● **PROBLEM DETAILS**: Only the lines from the start of the data through the one containing "- (FLAP_SLOPE - 0.1) * forward;" belong in your answer; return them exactly.

^^^^^^^^^^^^^^^^

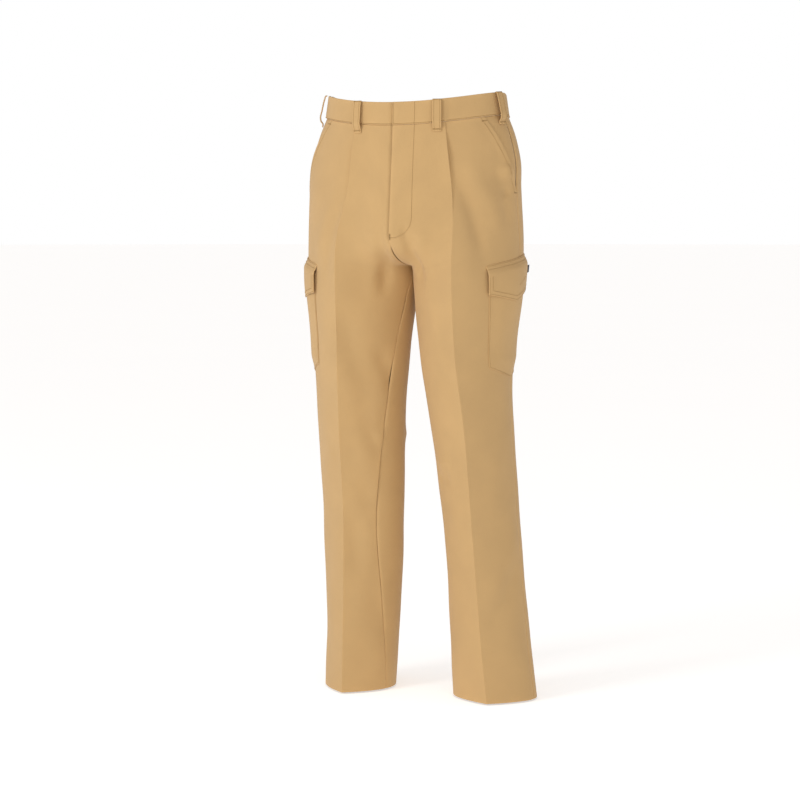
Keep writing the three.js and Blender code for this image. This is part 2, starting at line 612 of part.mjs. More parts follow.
// ---- cargo pockets, fasteners and flaps -----------------------------------------------------------------
const MOUTH_H = INSEAM - CARGO_MOUTH_BELOW_CROTCH;
const POCKET_OUTSIDE = LIE_GAP + CARGO_HOLLOW + CARGO_WALL;
const LOOP_PAD_IN = POCKET_OUTSIDE + SEAM_GAP;
const HOOK_PAD_IN = LOOP_PAD_IN + PAD_CLOTH + SEAM_GAP;
const FLAP_IN = HOOK_PAD_IN + PAD_CLOTH + SEAM_GAP;
const FLAP_OUT = FLAP_IN + FLAP_CLOTH;
const FOLD_H = MOUTH_H + 3;       // height of the flap's fold at the pocket's middle
const cargoCentre = (h) => mix(CARGO_CENTRE_TOP, CARGO_CENTRE_BOTTOM, (MOUTH_H - h) / CARGO_DEPTH);

/** A place on the thigh: forward of the pocket's middle line, at a height. */
function cargoPlace(side, forward, h) {
  return { side, h, s: sAtArc(side, cargoCentre(h) + forward, h) };
}

/** The fold's height: it rises towards the back. */
const foldH = (forward) => FOLD_H - FLAP_SLOPE * forward;

/** Depth of the flap below its fold, deepest at the point; the lower edge slopes less than the fold. */
const flapDepth = (forward) => FLAP_DEPTH + FLAP_POINT * (1 - Math.abs(forward) / FLAP_HALF_WIDTH)
  - (FLAP_SLOPE - 0.1) * forward;

for (const side of ['left', 'right']) {
  const hollow = CARGO_HALF_WIDTH - CARGO_WALL;
  const inset = hollow - 9;
  const columns = [-CARGO_HALF_WIDTH, -hollow, -hollow + 0.3,
    ...spread(-inset, inset, Math.ceil((2 * inset) / COLUMN_PITCH)), hollow - 0.3, hollow, CARGO_HALF_WIDTH];
  const rows = [0, CARGO_WALL, CARGO_WALL + 0.3, ...spread(30, CARGO_DEPTH, 5)];
  const mouth = (forward) => MOUTH_H - FLAP_SLOPE * forward - 1;
  const floor = (forward) => MOUTH_H - CARGO_DEPTH + (CARGO_POINT * Math.abs(forward)) / CARGO_HALF_WIDTH;
  const height = (forward, up) => (up <= CARGO_WALL + 0.3 ? floor(forward) + up
    : mix(floor(forward), mouth(forward), up / CARGO_DEPTH));
  const pocket = slab(columns, rows, (c, r) => cargoPlace(side, c, height(c, r)), POCKET_OUTSIDE,
    (c, r) => (Math.abs(c) > hollow - 0.2 || r < CARGO_WALL + 0.2 ? LIE_GAP : LIE_GAP + CARGO_HOLLOW));
  add(`${side}_cargo_pocket`, pocket, 'twill');

  const padTop = FOLD_H - PAD_DROP;
  const pad = (inside) => slab(spread(-PAD_HALF_WIDTH, PAD_HALF_WIDTH, 4), [padTop - PAD_HEIGHT, padTop],
    (c, h) => cargoPlace(side, c, h - FLAP_SLOPE * c), inside + PAD_CLOTH, inside);
  add(`${side}_pocket_loop_pad`, pad(LOOP_PAD_IN), 'hookAndLoop');
  add(`${side}_flap_hook_pad`, pad(HOOK_PAD_IN), 'hookAndLoop');

  const flapColumns = spread(-FLAP_HALF_WIDTH, FLAP_HALF_WIDTH,
    Math.ceil((2 * FLAP_HALF_WIDTH) / (COLUMN_PITCH * 0.8)));
  const flap = slab(flapColumns, spread(0, 1, 4),
    (c, r) => cargoPlace(side, c, foldH(c) - SEAM_GAP - r * flapDepth(c)), FLAP_OUT, FLAP_IN);
  add(`${side}_cargo_flap`, flap, 'twill');
  const bandLow = FLAP_OUT - 0.9;
  const slope = (r) => Math.min(r / (FLAP_BAND * 0.7), 1);
  const band = slab(flapColumns, [0, FLAP_BAND * 0.7, FLAP_BAND], (c, r) => cargoPlace(side, c, foldH(c) + r),
    (c, r) => mix(bandLow, SEAM_GAP + FLAP_CLOTH, slope(r)),
    (c, r) => mix(bandLow - FLAP_CLOTH, SEAM_GAP, slope(r)));
  add(`${side}_flap_seam_band`, band, 'twill');
}
const ribbonEdge = -FLAP_HALF_WIDTH - SEAM_GAP;
add('flap_ribbon_tab', slab([ribbonEdge - RIBBON_PROUD, ribbonEdge], [-RIBBON_WIDTH, 0],
  (c, r) => cargoPlace('left', c, foldH(c) - RIBBON_DROP + r), FLAP_OUT - 0.1, FLAP_IN + 0.1), 'ribbon');

// ---- fly: facing and shield -----------------------------------------------------------------------------
const flyPlace = (x, down) => ({ ...atX(x, SEAM_H - down), h: SEAM_H - down });
const zipTop = surfaceAtX(ZIP_X, SEAM_H - ZIP_DOWN, 0);
const zipUp = zipTop.clone().sub(surfaceAtX(ZIP_X, SEAM_H - ZIP_DOWN - ZIP_LENGTH, 0)).normalize();
const zipAcross = new THREE.Vector3(1, 0, 0).addScaledVector(zipUp, -zipUp.x).normalize();
const zipIn = zipUp.clone().cross(zipAcross).normalize();
const zipFrame = new THREE.Matrix4().makeBasis(zipAcross, zipIn, zipUp).setPosition(zipTop);
const TAPE_NEAR = TEETH_GAP / 2 + TEETH_WIDTH + SEAM_GAP;     // from the zip's middle to a tape's near edge
const TAPE_FAR = TAPE_NEAR + TAPE_WIDTH;
const FACING_FOLD = ZIP_X + TAPE_FAR - 6;   // from here the facing is folded up to the tape
const FACING_DEPTH = FRONT_RISE - FORK_FRONT - 1;   // it ends where the fork begins
const flyIn = (down) => FLY_ROUND * (1 - quarter((FACING_DEPTH + 6 - down) / FLY_ROUND));

/** Room for the folded facing between the panel and the tape. */
function tapeRoom(x, down) {
  const { side, s, h } = flyPlace(x, down);
  const inZip = surface(side, s, h, -CLOTH - LIE_GAP).applyMatrix4(zipFrame.clone().invert());
  return ZIP_DEPTH - TAPE_THICK / 2 - SEAM_GAP - inZip.y;
}

add('fly_facing', slab([1, 12, FACING_FOLD - 0.3, FACING_FOLD, FLY_WIDTH], spread(1, FACING_DEPTH, 10),
  (x, down) => flyPlace(Math.min(x, Math.max(FLY_WIDTH - flyIn(down), 1 + x / 12)), down),
  -CLOTH - LIE_GAP, (x, down) => -CLOTH - LIE_GAP - (x >= FACING_FOLD && down < ZIP_LENGTH
    ? Math.min(FACING_FOLDED, tapeRoom(x, down)) : FACING_SINGLE)),
'twill');
const shieldColumns = [SHIELD_WIDE[0], SHIELD_SEWN - 0.2, SHIELD_SEWN, 12, SHIELD_WIDE[1]];
add('fly_shield', slab(shieldColumns, spread(1, ZIP_LENGTH + 8, 5), flyPlace,
  (x) => (x < SHIELD_SEWN ? -CLOTH - SEAM_GAP : -SHIELD_DEPTH), -SHIELD_DEPTH - SHIELD_CLOTH), 'twill');

// ---- zip: a straight line with x across it, y into the garment from the outer face and z up along it ----
/** A box by its limits along x, y and z. */
function box([x0, x1], [y0, y1], [z0, z1]) {
  const geometry = new THREE.BoxGeometry(x1 - x0, y1 - y0, z1 - z0);
  return geometry.translate((x0 + x1) / 2, (y0 + y1) / 2, (z0 + z1) / 2);
}

/** An outline in x and z given a thickness, its front face at y = near. */
function plate(outline, thickness, near) {
  const geometry = new THREE.ExtrudeGeometry(outline, { depth: thickness, bevelEnabled: false });
  return geometry.rotateX(Math.PI / 2).translate(0, near + thickness, 0);
}

for (const side of ['left', 'right']) {
  const sign = SIGN[side];
  const across = sign > 0 ? [TAPE_NEAR, TAPE_FAR] : [-TAPE_FAR, -TAPE_NEAR];
  add(`zip_tape_${side}`, box(across, [ZIP_DEPTH - TAPE_THICK / 2, ZIP_DEPTH + TAPE_THICK / 2],
    [-ZIP_LENGTH, 0]), 'tape', zipFrame);
  const near = TEETH_GAP / 2;
  const count = Math.floor((ZIP_LENGTH - 6) / TEETH_PITCH);
  const outline = new THREE.Shape();
  outline.moveTo(sign * (near + TEETH_WIDTH), -2 - count * TEETH_PITCH);
  outline.lineTo(sign * (near + TEETH_WIDTH), -2);
  for (let i = 0; i < count; i += 1) {
    const z = -2 - i * TEETH_PITCH;
    outline.lineTo(sign * near, z);
    outline.lineTo(sign * near, z - TEETH_PITCH / 2);
    outline.lineTo(sign * (near + 0.9), z - TEETH_PITCH / 2);
    outline.lineTo(sign * (near + 0.9), z - TEETH_PITCH);
  }
  outline.closePath();
  add(`zip_teeth_${side}`, plate(outline, TEETH_THICK, ZIP_DEPTH - TEETH_THICK / 2), 'brass', zipFrame);
}
add('zip_bottom_stop', box([-STOP_HALF, STOP_HALF], [ZIP_DEPTH - STOP_THICK / 2, ZIP_DEPTH + STOP_THICK / 2],
  [-ZIP_LENGTH, -ZIP_LENGTH + STOP_HEIGHT]), 'brass', zipFrame);

// Slider: two plates joined by a post between the rows of teeth, and a crown that carries the pull.
const sliderFront = ZIP_DEPTH - TEETH_THICK / 2 - SEAM_GAP - SLIDER_PLATE;
const sliderBack = ZIP_DEPTH + TEETH_THICK / 2 + SEAM_GAP;
const PULL_NEAR = sliderFront - CROWN_CLEAR - PULL_THICK;
const slider = joined(
  box([-SLIDER_HALF, SLIDER_HALF], [sliderFront, sliderFront + SLIDER_PLATE], SLIDER),
  box([-SLIDER_HALF, SLIDER_HALF], [sliderBack, sliderBack + SLIDER_PLATE], SLIDER),
  box([-POST_HALF, POST_HALF], [sliderFront + 0.1, sliderBack + 0.1], [-4, -1.5]),
  box([-CROWN.half, CROWN.half], [PULL_NEAR - 0.2, sliderFront + 0.1], [CROWN.bottom, CROWN.top]));
add('zip_slider', slider, 'brass', zipFrame);
const pullOutline = new THREE.Shape();
pullOutline.moveTo(-PULL_HALF, -1);
pullOutline.lineTo(-PULL_HALF, -PULL_LENGTH);
pullOutline.lineTo(PULL_HALF, -PULL_LENGTH);
pullOutline.lineTo(PULL_HALF, -1);
pullOutline.closePath();
const eye = new THREE.Path();
eye.moveTo(-CROWN.half - EYE_CLEAR, CROWN.top + EYE_CLEAR);
eye.lineTo(CROWN.half + EYE_CLEAR, CROWN.top + EYE_CLEAR);
eye.lineTo(CROWN.half + EYE_CLEAR, CROWN.bottom - EYE_CLEAR);
eye.lineTo(-CROWN.half - EYE_CLEAR, CROWN.bottom - EYE_CLEAR);
eye.closePath();
pullOutline.holes.push(eye);
add('zip_pull', plate(pullOutline, PULL_THICK, PULL_NEAR), 'brass', zipFrame);

// ---- waist closure: underlap of the right band, bar on it, hook inside the left band --------------------
const bandH = SEAM_H + 3;
const underlapTop = TOP_H - 3;
const underlapOut = (x) => mix(LINING_INSIDE - SEAM_GAP, -UNDERLAP_DEPTH, smooth((x + 4) / 12));
add('waistband_underlap', slab([UNDERLAP_WIDE[0], -4, 0, 4, 8, 22, UNDERLAP_WIDE[1]], [bandH, underlapTop],
  (x, h) => ({ ...atX(x, h), h }), underlapOut, (x) => underlapOut(x) - UNDERLAP_CLOTH), 'twill');

const hookH = (bandH + underlapTop) / 2;
const hookSeat = surfaceAtX(HOOK_X - HOOK_PLATE[0], hookH, 0);
const hookAlong = surfaceAtX(HOOK_X - 2 * HOOK_PLATE[0], hookH, 0)
  .sub(surfaceAtX(HOOK_X, hookH, 0)).normalize();
const hookIn = new THREE.Vector3(0, 0, 1).cross(hookAlong).normalize();
const hookFrame = new THREE.Matrix4().makeBasis(hookAlong, hookIn, new THREE.Vector3(0, 0, 1))
  .setPosition(hookSeat);
const hookNear = -LINING_INSIDE + SEAM_GAP + 0.3;
const clawNear = hookNear + 2 * HOOK_WIRE + CLAW_CLEAR;
const clawEnd = HOOK_PLATE[0] + CLAW_LENGTH;
const hookBend = HOOK_PLATE[0] + HOOK_WIRE;
const hook = joined(
  box(HOOK_PLATE, [hookNear, hookNear + HOOK_WIRE], [-HOOK_HALF, HOOK_HALF]),
  box([HOOK_PLATE[0], hookBend], [hookNear, clawNear + HOOK_WIRE], [-CLAW_HALF, CLAW_HALF]),
  box([HOOK_PLATE[0], clawEnd], [clawNear, clawNear + HOOK_WIRE], [-CLAW_HALF, CLAW_HALF]));
add('waist_hook', hook, 'steel', hookFrame);
const barNear = hookNear + HOOK_WIRE + SEAM_GAP;
const barFoot = UNDERLAP_DEPTH - SEAM_GAP - 0.1;
const bar = joined(
  box(BAR_ALONG, [barNear, barNear + HOOK_WIRE], [-BAR_HALF, BAR_HALF]),
  box(BAR_ALONG, [barNear, barFoot], [-BAR_HALF, 1 - BAR_HALF]),
  box(BAR_ALONG, [barNear, barFoot], [BAR_HALF - 1, BAR_HALF]));
add('waist_bar', bar, 'steel', hookFrame);

trousers.position.z = -TOP_H;

export default trousers;
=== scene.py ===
"""Cargo work trousers: the cloth, sewing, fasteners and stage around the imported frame.

The garment's surface is described as it is in the frame: a side, a place s round it (0 centre front or
inseam, 1 front crease, 2 side seam, 3 back crease, 4 centre back or inseam) and a height above the hem.
Lengths in this file are millimetres until a mesh is made.
"""
import json
import math

import bmesh
import bpy
import numpy as np
from mathutils import Matrix, Vector


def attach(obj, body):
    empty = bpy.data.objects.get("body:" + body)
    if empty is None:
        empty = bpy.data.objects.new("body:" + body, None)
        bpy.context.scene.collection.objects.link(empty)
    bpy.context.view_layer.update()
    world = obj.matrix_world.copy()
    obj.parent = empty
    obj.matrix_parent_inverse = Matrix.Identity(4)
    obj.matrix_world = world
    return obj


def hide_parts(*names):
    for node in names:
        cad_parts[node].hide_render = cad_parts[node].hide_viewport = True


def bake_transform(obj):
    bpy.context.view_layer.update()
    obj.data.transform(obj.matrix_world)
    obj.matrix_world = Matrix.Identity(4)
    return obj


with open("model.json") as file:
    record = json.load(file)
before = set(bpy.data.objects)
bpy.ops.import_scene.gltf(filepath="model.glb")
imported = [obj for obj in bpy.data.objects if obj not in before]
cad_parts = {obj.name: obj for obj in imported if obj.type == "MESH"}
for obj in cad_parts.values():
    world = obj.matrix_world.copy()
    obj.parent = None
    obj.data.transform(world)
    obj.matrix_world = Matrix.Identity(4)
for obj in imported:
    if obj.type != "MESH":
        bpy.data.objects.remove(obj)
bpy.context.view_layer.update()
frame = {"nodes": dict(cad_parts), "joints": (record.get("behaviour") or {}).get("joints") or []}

bl_info = {
    "name": "Cargo work trousers",
    "version": (1, 0, 0),
    "blender": (4, 5, 0),
    "location": "View3D > Sidebar > Trousers",
    "description": "Sews the cloth of a pair of cargo work trousers around its frame",
    "category": "Object",
}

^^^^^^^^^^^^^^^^

● **ANSWER**:
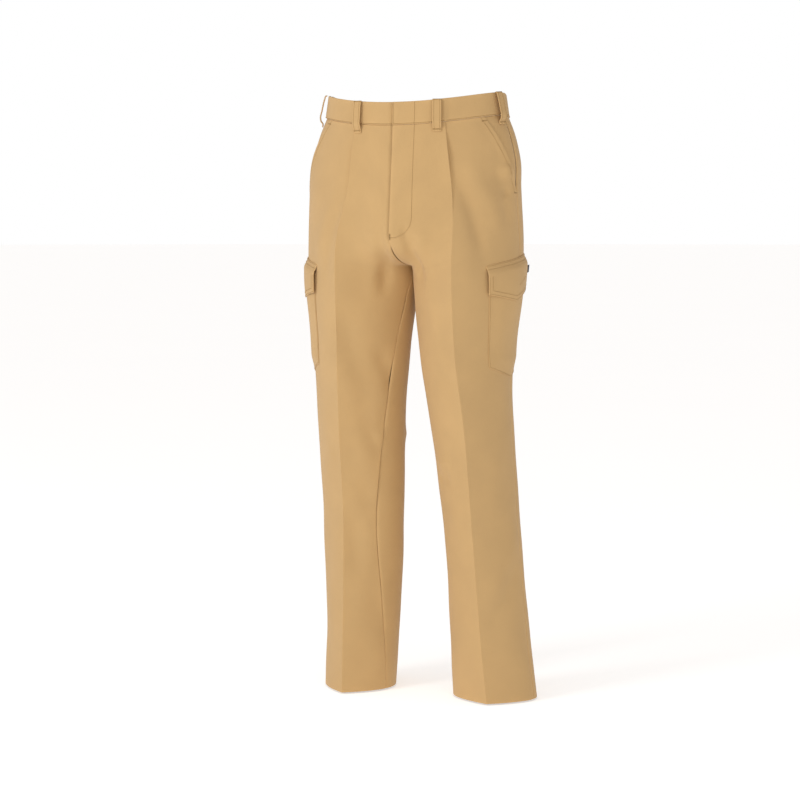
Keep writing the three.js and Blender code for this image. This is part 2, starting at line 612 of part.mjs. More parts follow.
// ---- cargo pockets, fasteners and flaps -----------------------------------------------------------------
const MOUTH_H = INSEAM - CARGO_MOUTH_BELOW_CROTCH;
const POCKET_OUTSIDE = LIE_GAP + CARGO_HOLLOW + CARGO_WALL;
const LOOP_PAD_IN = POCKET_OUTSIDE + SEAM_GAP;
const HOOK_PAD_IN = LOOP_PAD_IN + PAD_CLOTH + SEAM_GAP;
const FLAP_IN = HOOK_PAD_IN + PAD_CLOTH + SEAM_GAP;
const FLAP_OUT = FLAP_IN + FLAP_CLOTH;
const FOLD_H = MOUTH_H + 3;       // height of the flap's fold at the pocket's middle
const cargoCentre = (h) => mix(CARGO_CENTRE_TOP, CARGO_CENTRE_BOTTOM, (MOUTH_H - h) / CARGO_DEPTH);

/** A place on the thigh: forward of the pocket's middle line, at a height. */
function cargoPlace(side, forward, h) {
  return { side, h, s: sAtArc(side, cargoCentre(h) + forward, h) };
}

/** The fold's height: it rises towards the back. */
const foldH = (forward) => FOLD_H - FLAP_SLOPE * forward;

/** Depth of the flap below its fold, deepest at the point; the lower edge slopes less than the fold. */
const flapDepth = (forward) => FLAP_DEPTH + FLAP_POINT * (1 - Math.abs(forward) / FLAP_HALF_WIDTH)
  - (FLAP_SLOPE - 0.1) * forward;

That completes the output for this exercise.